Als directeur-grootaandeelhouder (dga) hoort u vanuit uw bv een loon te krijgen dat gebruikelijk is voor het niveau en de duur van uw arbeid. Dit heet de gebruikelijkloonregeling. Wat houdt deze regeling precies in en wanneer krijgt u ermee te maken? In deze e-tip nemen we de gebruikelijkloonregeling onder de loep door het beantwoorden van vier belangrijke vragen.
1. Wat is de gebruikelijkloonregeling?
Uw bv is wettelijk verplicht om aan u een salaris toe te kennen. U hoort een loon te krijgen dat gebruikelijk is voor het niveau en de duur van uw arbeid. In 2012 bedraagt het gebruikelijke loon minimaal € 42.000, maar afhankelijk van uw situatie kan het gebruikelijke
loon hoger of lager uitvallen.
2. Wanneer krijgt u te maken met de gebruikelijkloonregeling?

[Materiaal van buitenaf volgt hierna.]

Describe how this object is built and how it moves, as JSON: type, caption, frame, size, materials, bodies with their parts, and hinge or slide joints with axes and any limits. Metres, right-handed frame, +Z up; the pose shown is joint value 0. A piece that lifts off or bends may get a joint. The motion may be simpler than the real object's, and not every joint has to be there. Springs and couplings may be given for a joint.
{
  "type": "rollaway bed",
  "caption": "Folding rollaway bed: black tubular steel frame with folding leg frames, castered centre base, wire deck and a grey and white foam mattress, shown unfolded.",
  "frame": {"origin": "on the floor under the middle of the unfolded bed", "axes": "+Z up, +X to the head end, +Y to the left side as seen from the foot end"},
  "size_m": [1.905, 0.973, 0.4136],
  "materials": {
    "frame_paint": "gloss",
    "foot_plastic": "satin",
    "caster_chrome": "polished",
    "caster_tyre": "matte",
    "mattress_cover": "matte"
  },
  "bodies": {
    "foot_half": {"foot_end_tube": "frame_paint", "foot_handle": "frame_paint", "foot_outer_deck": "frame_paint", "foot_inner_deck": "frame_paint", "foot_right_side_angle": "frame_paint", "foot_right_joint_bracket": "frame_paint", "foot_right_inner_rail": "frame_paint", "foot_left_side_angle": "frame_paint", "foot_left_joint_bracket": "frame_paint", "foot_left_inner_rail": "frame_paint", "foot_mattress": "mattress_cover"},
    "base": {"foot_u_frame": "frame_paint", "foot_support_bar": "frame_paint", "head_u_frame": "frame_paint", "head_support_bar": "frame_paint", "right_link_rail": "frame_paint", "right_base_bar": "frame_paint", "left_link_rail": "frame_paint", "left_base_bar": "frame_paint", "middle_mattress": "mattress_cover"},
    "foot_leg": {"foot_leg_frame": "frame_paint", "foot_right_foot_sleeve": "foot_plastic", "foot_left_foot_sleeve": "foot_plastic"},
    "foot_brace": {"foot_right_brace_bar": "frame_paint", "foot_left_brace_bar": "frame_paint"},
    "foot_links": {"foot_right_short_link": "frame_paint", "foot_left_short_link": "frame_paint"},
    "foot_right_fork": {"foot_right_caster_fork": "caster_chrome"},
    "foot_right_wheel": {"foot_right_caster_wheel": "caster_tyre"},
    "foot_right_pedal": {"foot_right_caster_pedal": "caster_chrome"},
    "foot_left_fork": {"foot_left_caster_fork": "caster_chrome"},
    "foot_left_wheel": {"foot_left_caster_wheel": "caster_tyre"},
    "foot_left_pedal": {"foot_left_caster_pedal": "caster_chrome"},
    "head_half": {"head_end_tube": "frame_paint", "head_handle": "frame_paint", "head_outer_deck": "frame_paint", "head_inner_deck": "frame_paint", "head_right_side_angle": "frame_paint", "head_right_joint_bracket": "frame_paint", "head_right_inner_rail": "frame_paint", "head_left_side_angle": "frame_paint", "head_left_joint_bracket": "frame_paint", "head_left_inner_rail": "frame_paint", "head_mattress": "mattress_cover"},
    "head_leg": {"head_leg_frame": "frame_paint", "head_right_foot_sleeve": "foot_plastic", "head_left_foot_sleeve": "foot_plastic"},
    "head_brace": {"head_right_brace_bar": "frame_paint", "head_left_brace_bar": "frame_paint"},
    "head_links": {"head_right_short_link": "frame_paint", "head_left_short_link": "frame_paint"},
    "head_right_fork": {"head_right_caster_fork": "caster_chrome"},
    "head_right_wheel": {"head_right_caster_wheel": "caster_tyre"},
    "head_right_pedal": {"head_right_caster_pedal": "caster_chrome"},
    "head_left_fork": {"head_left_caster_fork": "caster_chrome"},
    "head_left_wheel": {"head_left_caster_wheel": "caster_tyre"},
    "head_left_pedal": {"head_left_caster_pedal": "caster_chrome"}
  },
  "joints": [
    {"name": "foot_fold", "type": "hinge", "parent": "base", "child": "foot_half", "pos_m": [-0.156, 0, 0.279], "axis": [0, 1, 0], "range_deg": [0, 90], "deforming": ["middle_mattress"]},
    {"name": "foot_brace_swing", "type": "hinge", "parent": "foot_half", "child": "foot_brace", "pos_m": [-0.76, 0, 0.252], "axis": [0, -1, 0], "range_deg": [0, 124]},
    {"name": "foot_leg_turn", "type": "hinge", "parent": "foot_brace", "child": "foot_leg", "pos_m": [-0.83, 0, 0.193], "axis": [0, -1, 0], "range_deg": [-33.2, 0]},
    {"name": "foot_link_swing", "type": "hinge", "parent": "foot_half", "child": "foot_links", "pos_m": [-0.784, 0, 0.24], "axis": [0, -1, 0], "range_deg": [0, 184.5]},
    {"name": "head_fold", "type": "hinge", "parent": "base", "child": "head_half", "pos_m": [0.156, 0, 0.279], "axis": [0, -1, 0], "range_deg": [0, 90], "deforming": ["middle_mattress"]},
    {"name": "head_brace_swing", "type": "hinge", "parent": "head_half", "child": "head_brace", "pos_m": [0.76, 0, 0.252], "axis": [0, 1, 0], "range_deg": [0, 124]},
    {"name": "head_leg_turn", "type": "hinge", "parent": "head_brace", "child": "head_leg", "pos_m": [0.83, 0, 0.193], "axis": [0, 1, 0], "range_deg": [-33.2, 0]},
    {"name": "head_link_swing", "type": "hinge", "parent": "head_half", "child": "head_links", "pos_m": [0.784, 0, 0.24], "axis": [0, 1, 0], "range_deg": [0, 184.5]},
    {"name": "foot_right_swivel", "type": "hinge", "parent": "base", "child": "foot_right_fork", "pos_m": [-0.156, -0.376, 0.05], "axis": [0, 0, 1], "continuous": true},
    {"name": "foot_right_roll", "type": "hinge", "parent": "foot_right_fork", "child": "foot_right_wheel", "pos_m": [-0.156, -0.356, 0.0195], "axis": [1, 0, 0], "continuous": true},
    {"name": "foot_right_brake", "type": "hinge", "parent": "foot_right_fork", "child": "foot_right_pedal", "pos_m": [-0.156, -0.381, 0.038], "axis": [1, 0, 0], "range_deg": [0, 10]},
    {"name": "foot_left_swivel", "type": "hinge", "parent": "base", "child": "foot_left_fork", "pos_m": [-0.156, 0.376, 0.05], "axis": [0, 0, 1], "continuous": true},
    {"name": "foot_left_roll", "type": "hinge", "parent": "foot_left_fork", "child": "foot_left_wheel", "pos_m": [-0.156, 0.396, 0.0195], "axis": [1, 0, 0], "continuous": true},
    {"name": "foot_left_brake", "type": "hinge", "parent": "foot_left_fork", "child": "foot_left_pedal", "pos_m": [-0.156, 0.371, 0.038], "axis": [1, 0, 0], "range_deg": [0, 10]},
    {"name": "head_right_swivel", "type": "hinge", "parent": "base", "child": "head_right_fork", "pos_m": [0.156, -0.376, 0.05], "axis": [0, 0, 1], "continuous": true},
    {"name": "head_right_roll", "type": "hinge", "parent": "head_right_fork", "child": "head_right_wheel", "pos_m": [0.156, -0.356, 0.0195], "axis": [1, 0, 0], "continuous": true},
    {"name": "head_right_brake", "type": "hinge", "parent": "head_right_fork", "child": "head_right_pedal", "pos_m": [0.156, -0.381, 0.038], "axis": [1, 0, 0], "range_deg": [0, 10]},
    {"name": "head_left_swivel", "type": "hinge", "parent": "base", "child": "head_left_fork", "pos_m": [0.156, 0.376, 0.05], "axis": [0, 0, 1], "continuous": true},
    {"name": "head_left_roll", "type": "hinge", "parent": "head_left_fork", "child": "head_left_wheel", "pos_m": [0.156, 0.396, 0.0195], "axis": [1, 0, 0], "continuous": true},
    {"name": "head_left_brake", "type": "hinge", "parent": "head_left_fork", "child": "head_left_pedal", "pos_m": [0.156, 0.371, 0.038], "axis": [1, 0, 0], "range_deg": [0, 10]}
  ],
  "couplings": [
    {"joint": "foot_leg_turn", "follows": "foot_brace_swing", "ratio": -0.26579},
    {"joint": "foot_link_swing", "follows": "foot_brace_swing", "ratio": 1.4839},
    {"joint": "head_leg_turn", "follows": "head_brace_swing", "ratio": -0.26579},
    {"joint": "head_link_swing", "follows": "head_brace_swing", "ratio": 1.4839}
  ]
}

De gebruikelijkloonregeling geldt niet alleen voor de dga, maar voor iedere aandeelhouder met een aanmerkelijk belang. Hiervan is sprake als u al dan niet samen met uw fiscale partner, direct of indirect:
• 5% of meer van de aandelen (ook per soort) heeft van een vennootschap;
• rechten heeft om voor 5% of meer aandelen van een vennootschap te kopen;
• winstbewijzen heeft om 5% of meer van de jaarwinst (of liquidatie-uitkering) van de vennootschap te krijgen;
• voor 5% of meer stemrecht heeft in een coöperatie.
3. Mag het loon ook lager zijn?
Het gebruikelijke loon kan lager zijn dan € 42.000. Bijvoorbeeld omdat u in deeltijd werkt. De bewijslast ligt bij u. U en de bv moeten kunnen aantonen dat in het economische verkeer een lager loon gebruikelijk is. Dat kan door aannemelijk te maken
dat bij soortgelijke dienstbetrekkingen waarbij een aanmerkelijk belang geen rol speelt, een lager loon gebruikelijk is.

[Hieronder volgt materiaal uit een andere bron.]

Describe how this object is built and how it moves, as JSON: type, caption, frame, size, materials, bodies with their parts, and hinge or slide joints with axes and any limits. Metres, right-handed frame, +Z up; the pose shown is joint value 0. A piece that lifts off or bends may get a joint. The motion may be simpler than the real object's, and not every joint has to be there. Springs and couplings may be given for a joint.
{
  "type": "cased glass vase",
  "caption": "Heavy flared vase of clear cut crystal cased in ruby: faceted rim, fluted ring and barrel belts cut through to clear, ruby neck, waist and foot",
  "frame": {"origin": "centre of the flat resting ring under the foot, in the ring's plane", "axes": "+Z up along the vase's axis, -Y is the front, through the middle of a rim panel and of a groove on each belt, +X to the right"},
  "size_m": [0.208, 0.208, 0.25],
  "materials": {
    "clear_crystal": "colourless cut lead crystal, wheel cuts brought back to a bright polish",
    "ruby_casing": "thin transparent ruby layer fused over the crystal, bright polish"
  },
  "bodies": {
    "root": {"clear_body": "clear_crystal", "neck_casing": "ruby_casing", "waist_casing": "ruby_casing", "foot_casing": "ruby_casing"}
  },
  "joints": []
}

Tip: Is het gebruikelijke loon niet hoger dan € 5.000 en krijgt u als aanmerkelijkbelanghouder van de bv geen loon voor uw werkzaamheden, dan hoeft de bv geen loonheffingen over het gebruikelijk loon in te houden en af te dragen. Krijgt u wel loon -ook al is dat lager dan € 5.000- dan moeten er wel loonheffingen worden betaald.

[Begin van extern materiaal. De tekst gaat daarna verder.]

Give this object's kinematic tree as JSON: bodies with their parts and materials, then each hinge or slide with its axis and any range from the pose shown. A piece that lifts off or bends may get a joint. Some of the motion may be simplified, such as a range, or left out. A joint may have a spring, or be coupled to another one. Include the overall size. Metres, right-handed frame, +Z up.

4. Kan het loon ook hoger zijn?
Het gebruikelijke loon kan ook hoger zijn dan € 42.000. Dit is het geval als aannemelijk is dat bij soortgelijke dienstbetrekkingen waarbij een aanmerkelijk belang geen rol speelt, een hoger loon gebruikelijk is. Het salaris moet dan worden gesteld op 70% van
dit hogere gebruikelijke loon. Is het loon van de meestverdienende werknemer meer, dan moet van dit loon worden uitgegaan.
Is een hoger gebruikelijk loon volgens u onredelijk, dan moet u dat aannemelijk maken.
Let op! Soms wordt een andere methode gebruikt om de hoogte van het gebruikelijke loon vast te stellen: de zogeheten afroommethode. Deze methode wordt wel eens toegepast als de opbrengsten van een bv (bijna) geheel voortkomen uit de werkzaamheden van de dga. Het gebruikelijke loon wordt dan berekend op de volgende manier: de opbrengsten van de bv, verminderd met de aan die opbrengsten toe te rekenen kosten (exclusief het loon van de dga), lasten en afschrijvingen. Op dit moment loopt een zaak bij de Hoge Raad, waarin de afroommethode ter discussie wordt gesteld.